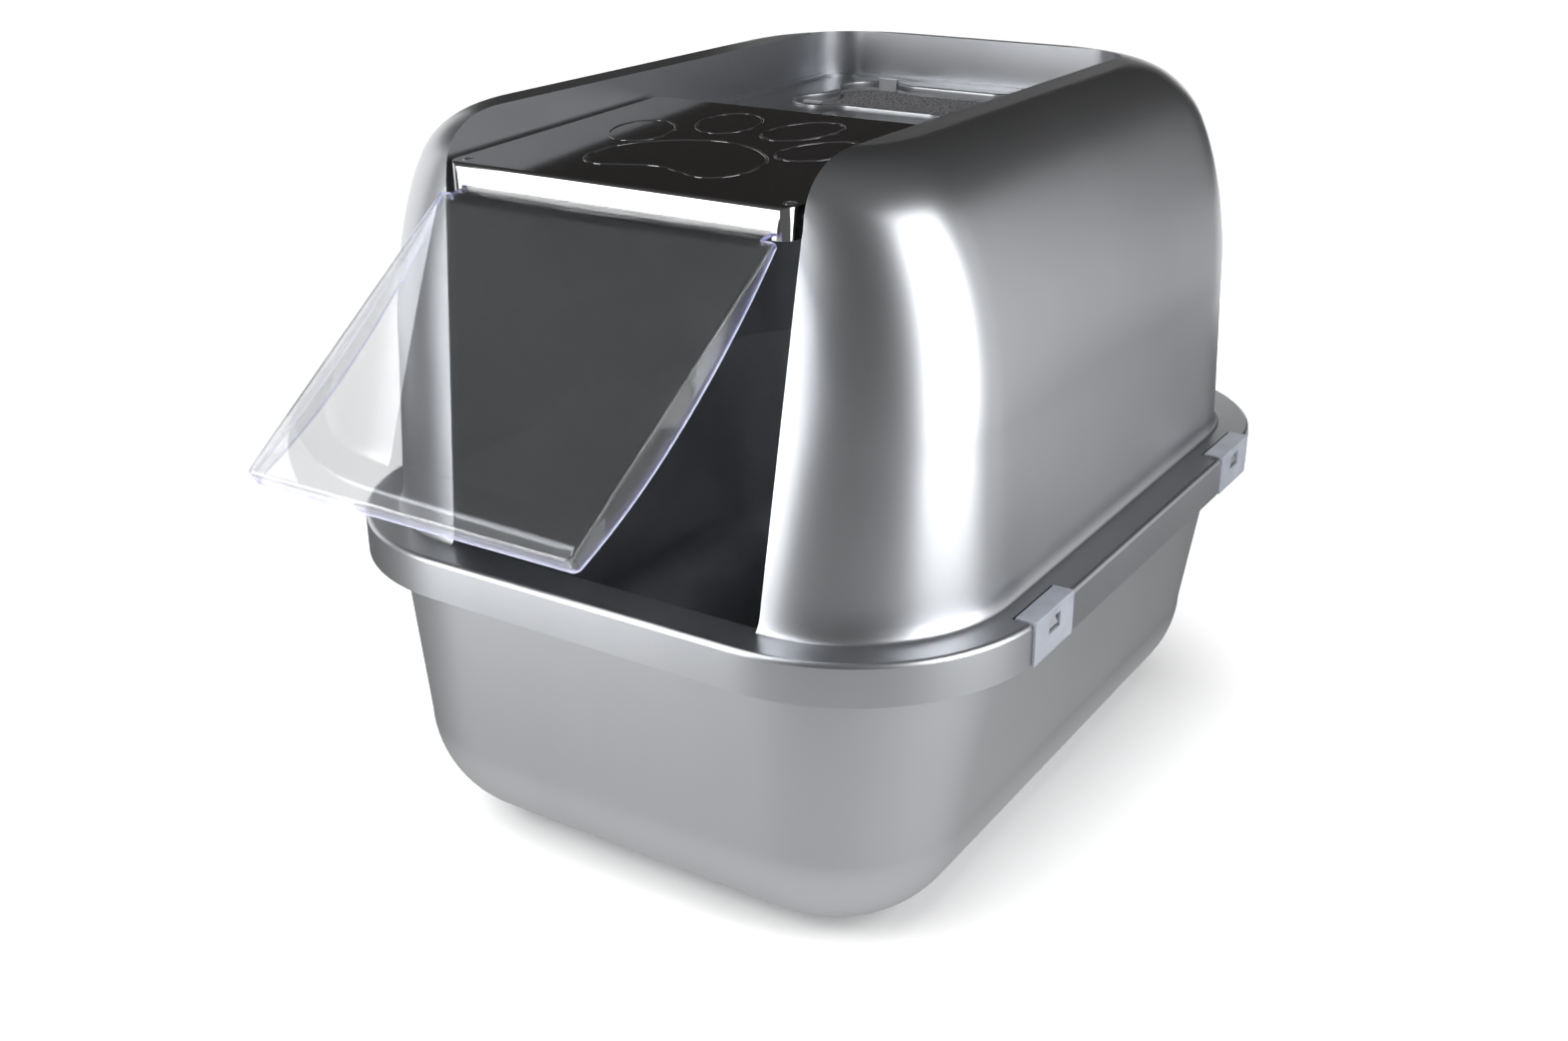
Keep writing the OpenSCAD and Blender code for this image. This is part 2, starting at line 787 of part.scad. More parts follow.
// Depth of a wing at a share of the door's height, from the top down: a parabola from
// the top depth to the widest one, and another from there to the bottom depth
function wing_at(s) =
    let (widest = 0.62)
    s < widest
        ? wing_depth[1] - (wing_depth[1] - wing_depth[0]) * pow(1 - s / widest, 2)
        : wing_depth[1]
            - (wing_depth[1] - wing_depth[2]) * pow((s - widest) / (1 - widest), 2);

// The door, hanging straight down from an axis at the origin, with its front to -Y
module hanging_door() {
    top = -door_hang;
    narrow = door_top_half - door_bottom_half;
    corner = 7;
    // panel
    translate([0, -door_offset + door_t / 2, 0])
        rotate([90, 0, 0])
            linear_extrude(door_t) {
                polygon([
                    [-door_top_half, top], [door_top_half, top],
                    [door_bottom_half, top - door_h + corner],
                    [door_bottom_half - corner, top - door_h + corner],
                    [door_bottom_half - corner, top - door_h],
                    [-door_bottom_half + corner, top - door_h],
                    [-door_bottom_half + corner, top - door_h + corner],
                    [-door_bottom_half, top - door_h + corner]
                ]);
                for (x = [-1, 1])
                    translate([x * (door_bottom_half - corner), top - door_h + corner])
                        circle(corner, $fn = 48);
            }
    // side wings, leaning with the panel's edges
    both_sides()
        translate([door_top_half, 0, top])
            rotate([0, atan(narrow / door_h), 0])
                translate([-door_t, 0, 0])
                    rotate([90, 0, 90])
                        linear_extrude(door_t)
                            polygon(concat(
                                [[-door_offset, -door_h + corner], [-door_offset, 0]],
                                [for (s = [0:0.1:0.9])
                                    [-door_offset + wing_at(s), -door_h * s]],
                                [[-door_offset + wing_depth[2], -door_h + corner]]
                            ));
    // lip turned in along the bottom edge
    translate([-door_bottom_half + corner, -door_offset, top - door_h])
        cube([2 * (door_bottom_half - corner), wing_depth[2], door_t]);
    both_sides()
        translate([door_bottom_half - corner, -door_offset, top - door_h + corner])
            rotate([-90, 0, 0])
                linear_extrude(wing_depth[2])
                    intersection() {
                        difference() {
                            circle(corner, $fn = 48);
                            circle(corner - door_t, $fn = 48);
                        }
                        square(corner);
                    }
    // web from the panel's top edge back to the hinge bar
    along_x(2 * door_bar_half)
        polygon([
            [-door_offset - door_t / 2, top], [-door_offset + door_t / 2, top - 2],
            [door_t / 2, -0.4], [-door_t / 2, 0.4]
        ]);
    x_bar(-door_bar_half, door_bar_half, 0, 0, door_bar_r);
    x_bar(-leg_in - door_pin_l, leg_in + door_pin_l, 0, 0, door_pin_r);
}

module door() {
    color([0.85, 0.88, 0.95, 0.4])
        translate([0, door_axis_y, door_axis_z])
            rotate([-door_set, 0, 0]) hanging_door();
}

// ---- filter --------------------------------------------------------------------------

// Slotted tray under the opening, with four snap tabs that hook over its raised edge
module filter_tray() {
    lobe_x = filter_half[0] - lobe_r;
    slots = floor((filter_half[0] - tray_border) / slot_step);
    color([0.45, 0.46, 0.48])
        translate([0, filter_y, 0]) {
            difference() {
                translate([0, 0, tray_top - tray_h])
                    linear_extrude(tray_h) filter_outline(tray_t);
                translate([0, 0, tray_top - tray_h + tray_t])
                    linear_extrude(tray_h) filter_outline(0);
                for (k = [-slots:slots])
                    translate([k * slot_step - tray_slot / 2, -filter_half[1] + tray_border,
                            tray_top - tray_h - over])
                        cube([tray_slot, 2 * (filter_half[1] - tray_border),
                            tray_t + 2 * over]);
            }
            for (x = [-1, 1], y = [-1, 1])
                translate([x * lobe_x, 0, 0]) filter_tab(y);
        }
}

// One tab at a lobe: a foot on the tray's wall, a blade up through the opening, and a hook
// over the opening's raised edge
module filter_tab(side) {
    // the lobe curves away behind the tab's corners
    wall = filter_half[1] - lobe_r + sqrt(pow(lobe_r, 2) - pow(tab_w / 2, 2));
    edge_top = recess_z + filter_edge[1];
    inner = wall - face_gap - tab_t;
    mirror([0, side < 0 ? 1 : 0, 0])
        translate([-tab_w / 2, inner, 0]) {
            translate([0, 0, tray_top - tab_foot])
                cube([tab_w, tab_t, edge_top + face_gap + tab_t - tray_top + tab_foot]);
            translate([0, 0, tray_top - tab_foot])
                cube([tab_w, filter_half[1] + tray_t / 2 - inner, tab_foot - face_gap]);
            translate([0, 0, edge_top + face_gap])
                cube([tab_w, tab_t + tab_hook, tab_t]);
        }
}

// Carbon foam pad that fills the tray, notched round the tabs
module filter_pad() {
    lobe_x = filter_half[0] - lobe_r;
    notch = tab_w + 2 * pad_gap;
    notch_in = lobe_r - sqrt(pow(lobe_r, 2) - pow(tab_w / 2, 2))
        + tab_t + face_gap + pad_gap;
    color([0.08, 0.08, 0.09])
        translate([0, filter_y, tray_top - tray_h + tray_t + face_gap])
            linear_extrude(pad_t)
                difference() {
                    filter_outline(-pad_gap);
                    for (x = [-1, 1], y = [-1, 1])
                        translate([x * lobe_x, y * filter_half[1]])
                            square([notch, 2 * notch_in], center = true);
                }
}

// ---- nodes ---------------------------------------------------------------------------

tub();
hood();
translate([0, -clip_y, 0]) mirror([1, 0, 0]) clip();  // clip_front_left
translate([0, -clip_y, 0]) clip();  // clip_front_right
translate([0, clip_y, 0]) mirror([1, 0, 0]) clip();  // clip_rear_left
translate([0, clip_y, 0]) clip();  // clip_rear_right
lid();
mirror([1, 0, 0]) pivot_block();  // pivot_block_left
pivot_block();  // pivot_block_right
pivot_screws();
door();
filter_tray();
filter_pad();
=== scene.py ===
# %% [markdown]
# # A hooded cat litter box
#
# The real box is a handful of plastic mouldings: a deep tub, a domed hood, a lid let into the
# hood's roof, a clear door that hangs from the lid, four clips and a filter. The working model
# of it, with its sizes and hinges, is already made and is loaded here as a fixed frame. What
# Blender adds is everything the eye judges: curves that are truly smooth, edges that catch the
# light, and plastics that look like silver paint, clear sheet and foam.

# %% Load the fixed frame
import json
import math

import bmesh
import bpy
from mathutils import Matrix, Vector


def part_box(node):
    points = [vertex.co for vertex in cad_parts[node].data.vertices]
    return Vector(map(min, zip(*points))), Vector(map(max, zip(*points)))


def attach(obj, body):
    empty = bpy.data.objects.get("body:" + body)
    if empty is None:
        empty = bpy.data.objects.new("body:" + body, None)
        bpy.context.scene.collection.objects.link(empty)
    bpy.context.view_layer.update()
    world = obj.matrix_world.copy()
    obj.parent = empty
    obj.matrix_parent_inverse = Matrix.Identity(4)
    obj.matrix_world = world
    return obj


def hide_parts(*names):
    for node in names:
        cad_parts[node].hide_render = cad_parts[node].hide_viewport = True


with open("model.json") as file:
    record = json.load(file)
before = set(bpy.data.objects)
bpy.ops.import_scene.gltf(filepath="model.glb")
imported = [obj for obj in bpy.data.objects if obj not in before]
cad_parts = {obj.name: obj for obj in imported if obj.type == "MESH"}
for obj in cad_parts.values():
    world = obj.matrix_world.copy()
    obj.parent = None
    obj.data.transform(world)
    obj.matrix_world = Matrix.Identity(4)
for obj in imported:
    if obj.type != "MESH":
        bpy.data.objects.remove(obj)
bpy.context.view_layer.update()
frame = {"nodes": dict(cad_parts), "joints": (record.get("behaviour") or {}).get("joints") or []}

# %% [markdown]
# ## Working by hand, in code
#
# Operators act on whatever is selected. Each helper below therefore starts by selecting one
# thing only. A modifier is applied as soon as it is added, so that the next step can work on
# the mesh that it made.

# %% Selecting one piece, and applying a modifier
MM = 0.001


def only(obj):
    """Leave edit mode and make obj the one selected, active object."""
    if bpy.context.mode != "OBJECT":
        bpy.ops.object.mode_set(mode="OBJECT")
    bpy.ops.object.select_all(action="DESELECT")
    obj.select_set(True)
    bpy.context.view_layer.objects.active = obj
    return obj


def modify(obj, kind, **settings):
    """Add one modifier with these settings and apply it."""
    only(obj)
    mod = obj.modifiers.new(kind.title(), kind)
    for name, value in settings.items():
        setattr(mod, name, value)
    bpy.ops.object.modifier_apply(modifier=mod.name)
    return obj


def edit(obj, mode="VERT"):
    """Go into edit mode on obj with nothing selected, and return its editable mesh."""
    only(obj)
    bpy.ops.object.mode_set(mode="EDIT")
    bpy.ops.mesh.select_mode(type=mode)
    bpy.ops.mesh.select_all(action="DESELECT")
    return bmesh.from_edit_mesh(obj.data)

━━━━

Begin with the line containing "translate([0, clip_y, 0]) clip();", end with the line containing "imported = [obj", and transcribe exactly every line in that span, with nothing added.

translate([0, clip_y, 0]) clip();  // clip_rear_right
lid();
mirror([1, 0, 0]) pivot_block();  // pivot_block_left
pivot_block();  // pivot_block_right
pivot_screws();
door();
filter_tray();
filter_pad();
=== scene.py ===
# %% [markdown]
# # A hooded cat litter box
#
# The real box is a handful of plastic mouldings: a deep tub, a domed hood, a lid let into the
# hood's roof, a clear door that hangs from the lid, four clips and a filter. The working model
# of it, with its sizes and hinges, is already made and is loaded here as a fixed frame. What
# Blender adds is everything the eye judges: curves that are truly smooth, edges that catch the
# light, and plastics that look like silver paint, clear sheet and foam.

# %% Load the fixed frame
import json
import math

import bmesh
import bpy
from mathutils import Matrix, Vector


def part_box(node):
    points = [vertex.co for vertex in cad_parts[node].data.vertices]
    return Vector(map(min, zip(*points))), Vector(map(max, zip(*points)))


def attach(obj, body):
    empty = bpy.data.objects.get("body:" + body)
    if empty is None:
        empty = bpy.data.objects.new("body:" + body, None)
        bpy.context.scene.collection.objects.link(empty)
    bpy.context.view_layer.update()
    world = obj.matrix_world.copy()
    obj.parent = empty
    obj.matrix_parent_inverse = Matrix.Identity(4)
    obj.matrix_world = world
    return obj


def hide_parts(*names):
    for node in names:
        cad_parts[node].hide_render = cad_parts[node].hide_viewport = True


with open("model.json") as file:
    record = json.load(file)
before = set(bpy.data.objects)
bpy.ops.import_scene.gltf(filepath="model.glb")
imported = [obj for obj in bpy.data.objects if obj not in before]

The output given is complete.